Gender roles are not black and white. The dichotomy isn't so simple, especially with the addition of gender nonconformity. Not all men have meaningful access to being part of the oppressor class. I speak of this mainly in regards to trans men, since that's what I have experience with. Trans men only have a ticket into patriarchal society if they pretend they aren't even trans at all - if they pass as cis(het) men. Otherwise, in the eyes of the patriarchy, they aren't men. The patriarchy does not view trans people as a whole as fitting within one of the binary boxes, which you can see for transfems as well regarding how they're demonized for supposedly being men in dresses versus the higher expectations of them to fulfill a feminine role.

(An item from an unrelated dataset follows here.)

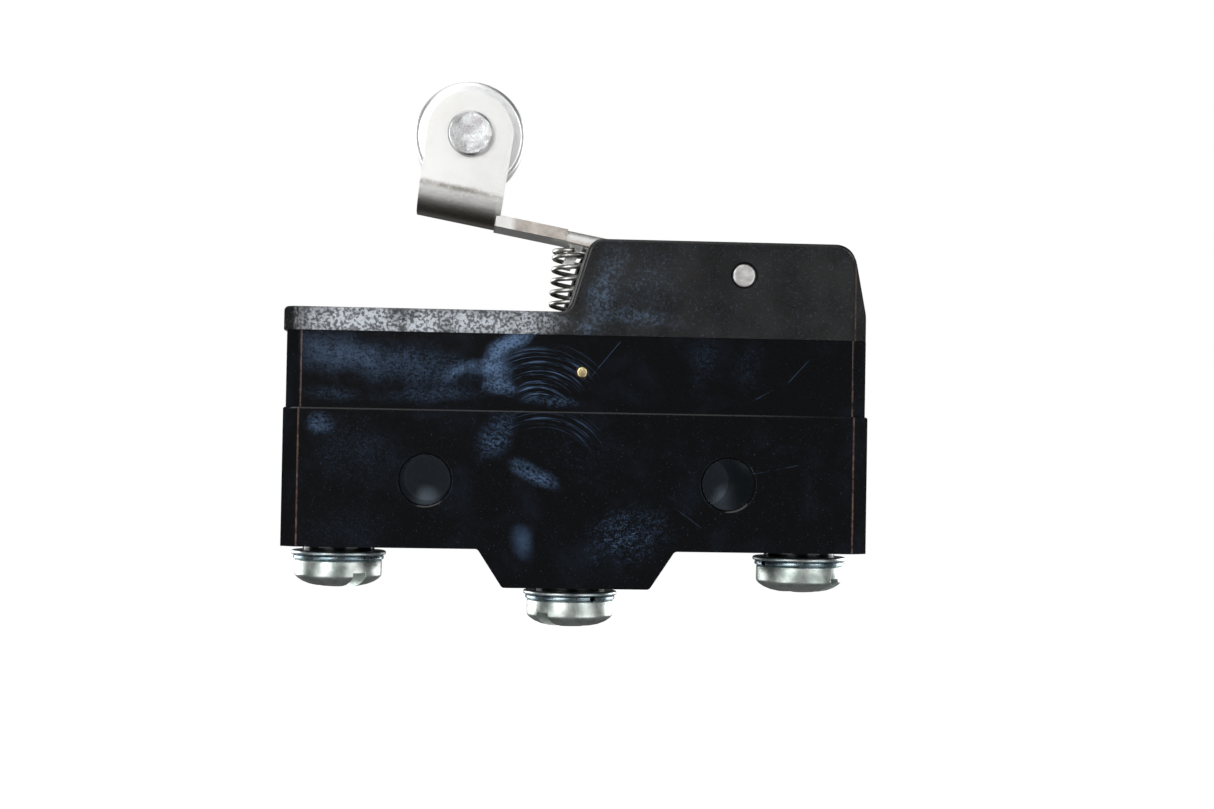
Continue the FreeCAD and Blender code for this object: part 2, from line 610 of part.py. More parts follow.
def return_spring():
    """A coil spring from its seat in the ledge to the underside of the lever's web."""
    round_wire = SPRING_WIRE / 2
    radius = SPRING_DIAMETER / 2 - round_wire
    seat = LEDGE_TOP - SPRING_SINK + SPRING_SEAT_GAP + round_wire
    right_side = SPRING_X + radius
    web = PIVOT.z + WEB_OVER_PIVOT / math.cos(SLOPE) + (PIVOT.x - right_side) * math.tan(SLOPE)
    height = web - SPRING_SEAT_GAP - round_wire - seat + SPRING_PITCH / 4
    helix = Part.makeHelix(SPRING_PITCH, height, radius)
    turns = [2 * math.pi * i / SPRING_WIRE_SIDES for i in range(SPRING_WIRE_SIDES + 1)]
    points = [Vector(radius + round_wire * math.cos(t), 0, round_wire * math.sin(t)) for t in turns]
    coil = Part.Wire(helix).makePipeShell([Part.makePolygon(points)], True, True)
    last_turn = 360 * height / SPRING_PITCH
    coil.rotate(Vector(0, 0, 0), Vector(0, 0, 1), 180 - last_turn)
    coil.rotate(Vector(0, 0, 0), Vector(0, 1, 0), SPRING_LEAN)
    coil.translate(Vector(SPRING_X, 0, seat))
    return coil


def plunger():
    """The plunger stands on the blade and has a domed top, which the lever's tail holds down."""
    tail_z = PIVOT.z + WEB_OVER_PIVOT / math.cos(SLOPE) - (PLUNGER_X - PIVOT.x) * math.tan(SLOPE)
    centre = Vector(PLUNGER_X, 0, tail_z - (PLUNGER_DOME + TOUCH) / math.cos(SLOPE))
    shoulder_top = ROOF - PLUNGER_TRAVEL - TOUCH
    shoulder_bottom = shoulder_top - PLUNGER_SHOULDER_HEIGHT
    rod = post(PLUNGER_DIAMETER, PLUNGER_X, 0, shoulder_bottom, centre.z + PLUNGER_DOME)
    dome = Part.makeSphere(PLUNGER_DOME, centre)
    rod = rod.common(dome.fuse(post(PLUNGER_SHOULDER, PLUNGER_X, 0, shoulder_bottom, centre.z)))
    shoulder = post(PLUNGER_SHOULDER, PLUNGER_X, 0, shoulder_bottom, shoulder_top)
    lean = PLUNGER_FOOT / 2 * math.tan(BLADE_SWING)
    blade_top = blade_height(PLUNGER_X) + BLADE_THICKNESS / 2 / math.cos(BLADE_SWING)
    foot = post(PLUNGER_FOOT, PLUNGER_X, 0, blade_top + lean + TOUCH, shoulder_bottom)
    return rod.fuse([shoulder, foot])


def blade_height(x):
    """The middle of the lowered blade at x."""
    return BLADE_PIVOT.z - (BLADE_PIVOT.x - x) * math.tan(BLADE_SWING)


def lower_blade(shape):
    """Turns a shape drawn level round the blade's pivot, and sets it in its lowered place."""
    shape.rotate(Vector(0, 0, 0), Vector(0, 1, 0), -math.degrees(BLADE_SWING))
    shape.translate(BLADE_PIVOT)
    return shape


STEM_DIAMETER = CONTACT_DIAMETER * CONTACT_STEM_SHARE
WINDOW_LEFT = CONTACT_X + CONTACT_DIAMETER / 2 + WINDOW_PAST_CONTACT


def contact_blade():
    """The moving blade, with a window between its two legs and its end narrowed to fit the notch."""
    end = BLADE_PIVOT.x
    half = BLADE_WIDTH / 2
    tip = CONTACT_X - CONTACT_DIAMETER / 2 - BLADE_TIP
    flat = box(tip - end, 0, -half, half, -BLADE_THICKNESS / 2, BLADE_THICKNESS / 2)
    round_end = cross_pin(BLADE_THICKNESS, 0, 0, -half, half)
    inner = half - BLADE_LEG
    window = box(WINDOW_LEFT - end, PLUNGER_X - PLUNGER_FOOT - end, -inner, inner, -OVERCUT, OVERCUT)
    seat = hole(STEM_DIAMETER + 2 * FIT, CONTACT_X - end, 0, 0, 0)
    blade = flat.fuse(round_end).cut(window).cut(seat)
    for side in (-1, 1):
        y0, y1 = band(STRIP_WIDTH / 2 - LOOSE, half + OVERCUT, side)
        blade = blade.cut(box(-BLADE_NECK, OVERCUT, y0, y1, -OVERCUT, OVERCUT))
    return lower_blade(blade)


def contact_button(z0, z1):
    """A turned contact along Z with bevelled rims."""
    disc = post(CONTACT_DIAMETER, 0, 0, z0, z1)
    rims = [e for e in disc.Edges if e.BoundBox.ZLength < 1e-5]
    return disc.makeChamfer(CONTACT_BEVEL, rims)


def moving_contact():
    half = BLADE_THICKNESS / 2
    lower = contact_button(-half - CONTACT_HEIGHT, -half)
    upper = contact_button(half, half + CONTACT_HEIGHT)
    solid = post(STEM_DIAMETER, 0, 0, -half - CONTACT_BEVEL, half + CONTACT_BEVEL).fuse([lower, upper])
    solid.translate(Vector(CONTACT_X - BLADE_PIVOT.x, 0, 0))
    return lower_blade(solid)


def fixed_contact(face_z, back_z, strip_far):
    """A rivet contact with its face at face_z, its back on a strip and a stem through the strip."""
    disc = post(CONTACT_DIAMETER, CONTACT_X, 0, *sorted((face_z, back_z)))
    stem = post(STEM_DIAMETER, CONTACT_X, 0, *sorted((back_z, strip_far)))
    return disc.fuse(stem)


def contact_strip(x0, x1, z):
    """A terminal's flat strip from x0 to x1, on height z, with the hole for a fixed contact's stem."""
    strip = box(x0, x1, -STRIP_WIDTH / 2, STRIP_WIDTH / 2, z, z + STRIP)
    return strip.cut(hole(STEM_DIAMETER + 2 * FIT, CONTACT_X, 0, z, z + STRIP))


def normally_open_terminal():
    root = terminal_root("middle", NO_STRIP_TOP)
    strip = contact_strip(CONTACT_X - STRIP_WIDTH / 2, -RISER_OFFSET, CHAMBER_FLOOR)
    return threaded(root.fuse(strip), "middle")


def normally_closed_terminal():
    root = terminal_root("left", NC_STRIP_BOTTOM + STRIP)
    strip = contact_strip(-TERMINAL_X - RISER_OFFSET, CONTACT_X + STRIP_WIDTH / 2, NC_STRIP_BOTTOM)
    return threaded(root.fuse(strip), "left")


SNAP_POST_TOP = NO_STRIP_TOP + SNAP_POST_HEIGHT


def common_terminal():
    """The terminal that carries the blade in a notch of its riser, and the snap spring on a post."""
    root = terminal_root("right", BLADE_PIVOT.z + NOTCH_MOUTH)
    half = STRIP_WIDTH / 2
    floor = box(SNAP_POST_X, RISER_RIGHT + STRIP / 2, -half, half, CHAMBER_FLOOR, NO_STRIP_TOP)
    half_post = SNAP_POST_WIDTH / 2
    upright = box(SNAP_POST_X, SNAP_POST_X + STRIP, -half_post, half_post, CHAMBER_FLOOR, SNAP_POST_TOP)
    solid = threaded(root.fuse([floor, upright]), "right")
    deep = BLADE_PIVOT.x + NOTCH_PAST_PIVOT
    notch = slab([
        (RISER_RIGHT - LOOSE, BLADE_PIVOT.z - NOTCH_MOUTH / 2, 0),
        (RISER_RIGHT - LOOSE, BLADE_PIVOT.z + NOTCH_MOUTH / 2, 0),
        (deep, BLADE_PIVOT.z + BLADE_THICKNESS / 2, 0), (deep, BLADE_PIVOT.z - BLADE_THICKNESS / 2, 0),
    ], -half - OVERCUT, half + OVERCUT)
    return solid.cut(notch)


def snap_spring():
    """A bowed strip from the common terminal's post to the far edge of the blade's window."""
    reach = BLADE_PIVOT.x - WINDOW_LEFT
    left = BLADE_PIVOT.x - reach * math.cos(BLADE_SWING) + BLADE_THICKNESS * math.sin(BLADE_SWING) + TOUCH
    start = Vector(left, 0, blade_height(left))
    end = Vector(SNAP_POST_X - TOUCH - SNAP_STRIP, 0, SNAP_POST_TOP - SNAP_STRIP * 2)
    middle = (start + end) * 0.5 + Vector(0, 0, SNAP_BOW)
    inner = Part.Arc(start, middle, end).toShape()
    centre = inner.Curve.Center
    outer_radius = inner.Curve.Radius + SNAP_STRIP
    spread = [centre + (point - centre).normalize() * outer_radius for point in (start, middle, end)]
    outer = Part.Arc(*spread).toShape()
    left_end = Part.LineSegment(start, spread[0]).toShape()
    right_end = Part.LineSegment(end, spread[2]).toShape()
    face = Part.Face(Part.Wire(Part.__sortEdges__([inner, right_end, outer, left_end])))
    half = SNAP_POST_WIDTH / 2
    face.translate(Vector(0, -half, 0))
    return face.extrude(Vector(0, 2 * half, 0))


def terminal_screw(place):
    """A pan-head screw with a slot and a cross, its head down and its shank in the terminal."""
    x, seat = TERMINALS[place][:2]
    head_top = seat - 2 * WASHER_THICKNESS
    side_bottom = head_top - HEAD_SIDE
    bottom = head_top - HEAD_HEIGHT
    rim = HEAD_DIAMETER / 2
    flat = HEAD_FLAT_DIAMETER / 2
    crown_drop = HEAD_HEIGHT - HEAD_SIDE
    profile = Part.makePolygon([
        Vector(0, 0, head_top), Vector(rim, 0, head_top), Vector(rim, 0, side_bottom),
        Vector(flat + (rim - flat) * HEAD_SHOULDER, 0, side_bottom - crown_drop * HEAD_SHOULDER),
        Vector(flat, 0, bottom), Vector(0, 0, bottom), Vector(0, 0, head_top),
    ])
    head = Part.Face(profile).revolve(Vector(0, 0, 0), Vector(0, 0, 1), 360)
    half = DRIVE_WIDTH / 2
    reach = rim + OVERCUT
    slot = box(-reach, reach, -half, half, bottom - OVERCUT, bottom + SLOT_DEPTH)
    cross = box(-half, half, -CROSS_LENGTH / 2, CROSS_LENGTH / 2, bottom - OVERCUT, bottom + CROSS_DEPTH)
    head = head.cut(slot).cut(cross)
    head.rotate(Vector(0, 0, 0), Vector(0, 0, 1), SCREW_ANGLES[place])
    head.translate(Vector(x, 0, 0))
    tip = seat + NECK_HEIGHT + PLATE_HEIGHT + SHANK_PAST_PLATE
    return head.fuse(post(THREAD_DIAMETER - 2 * RUNNING, x, 0, head_top - HEAD_SIDE / 2, tip))


def washer(place, diameter, top):
    x = TERMINALS[place][0]
    ring = post(diameter, x, 0, top - WASHER_THICKNESS, top)
    return ring.cut(hole(THREAD_DIAMETER + 2 * WASHER_PLAY, x, 0, top - WASHER_THICKNESS, top))


def build():
    nodes = {
        "case": case(),
        "cover": cover(),
        "lever_housing": lever_housing(),
        "pivot_pin": bevelled_pin(PIVOT_DIAMETER, PIVOT.x, PIVOT.z, HALF_DEPTH - TOUCH),
        "cover_pin": bevelled_pin(COVER_PIN_DIAMETER, COVER_PIN_X, COVER_PIN_Z, COVER_HALF_DEPTH),
        "lever": lever(),
        "roller": roller(),
        "roller_rivet": roller_rivet(),
        "return_spring": return_spring(),
        "plunger": plunger(),
        "contact_blade": contact_blade(),
        "moving_contact": moving_contact(),
        "snap_spring": snap_spring(),
        "common_terminal": common_terminal(),
        "normally_open_terminal": normally_open_terminal(),
        "normally_closed_terminal": normally_closed_terminal(),
        "normally_open_contact": fixed_contact(NO_CONTACT_TOP - CONTACT_LEAN, NO_STRIP_TOP, CHAMBER_FLOOR),
        "normally_closed_contact": fixed_contact(NC_CONTACT_BOTTOM, NC_STRIP_BOTTOM, ROOF),
    }
    for place in TERMINALS:
        seat = TERMINALS[place][1]
        nodes["terminal_screw_" + place] = terminal_screw(place)
        nodes["clamp_washer_" + place] = washer(place, CLAMP_WASHER_DIAMETER, seat)
        nodes["lock_washer_" + place] = washer(place, LOCK_WASHER_DIAMETER, seat - WASHER_THICKNESS)
    return nodes


def main():
    os.makedirs("parts", exist_ok=True)
    print("lever travel", LEVER_TRAVEL, "blade swing", round(math.degrees(BLADE_SWING), 3), "plunger travel",
          round(PLUNGER_TRAVEL, 4), "pivot", PIVOT, "blade pivot", BLADE_PIVOT)
    for name, shape in build().items():
        solid = shape.removeSplitter()
        if not solid.isValid() or len(solid.Solids) != 1:
            raise RuntimeError(name + " is not one sound solid")
        solid.Solids[0].exportStep("parts/" + name + ".step")


main()
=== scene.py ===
import math

import bmesh
import bpy
from mathutils import Matrix, Vector


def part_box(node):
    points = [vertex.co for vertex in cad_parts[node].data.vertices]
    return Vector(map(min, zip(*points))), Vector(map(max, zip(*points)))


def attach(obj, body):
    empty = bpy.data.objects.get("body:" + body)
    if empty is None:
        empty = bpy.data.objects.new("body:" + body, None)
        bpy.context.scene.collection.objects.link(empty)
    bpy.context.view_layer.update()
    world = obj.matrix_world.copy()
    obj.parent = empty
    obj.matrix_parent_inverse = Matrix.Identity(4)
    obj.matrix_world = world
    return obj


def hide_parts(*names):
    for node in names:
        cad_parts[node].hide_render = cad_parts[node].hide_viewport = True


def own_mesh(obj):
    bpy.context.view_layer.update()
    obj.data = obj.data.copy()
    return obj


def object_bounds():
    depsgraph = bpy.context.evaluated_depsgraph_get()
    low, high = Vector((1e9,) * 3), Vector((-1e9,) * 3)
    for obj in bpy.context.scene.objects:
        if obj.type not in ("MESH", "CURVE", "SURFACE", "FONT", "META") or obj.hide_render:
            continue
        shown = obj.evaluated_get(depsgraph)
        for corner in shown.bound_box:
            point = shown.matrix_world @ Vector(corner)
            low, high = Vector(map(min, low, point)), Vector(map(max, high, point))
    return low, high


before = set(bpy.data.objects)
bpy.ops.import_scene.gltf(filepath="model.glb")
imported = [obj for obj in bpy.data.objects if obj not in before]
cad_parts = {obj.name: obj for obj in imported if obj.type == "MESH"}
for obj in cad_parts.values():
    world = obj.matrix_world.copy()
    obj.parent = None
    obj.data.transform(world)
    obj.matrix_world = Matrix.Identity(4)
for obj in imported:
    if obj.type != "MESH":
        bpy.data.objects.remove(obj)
cad_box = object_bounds()
MM = 0.001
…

The patriarchy does not exist alone (no construct does, that's the point here). It is irrevocably intertwined with other constructs - race, religion, class... And this matters because in conversations regarding marginalized men, there's this thinking that because they are men they have power in the situation and that's it. But that isn't all it is. They are also harmed specifically by the intersection of their marginalization with their manhood. Power turns into a weakness, a risk, something that can get you killed. Sometimes you're never even granted that power at all.
This is all to say to be more careful about how you talk about men and how you respond to marginalized men talking about their struggles specifically around being marginalized men. Stop shutting them down or derailing their concerns with something else. Listen to them. You can't destroy the patriarchy by only validating and listening to the concerns of one party.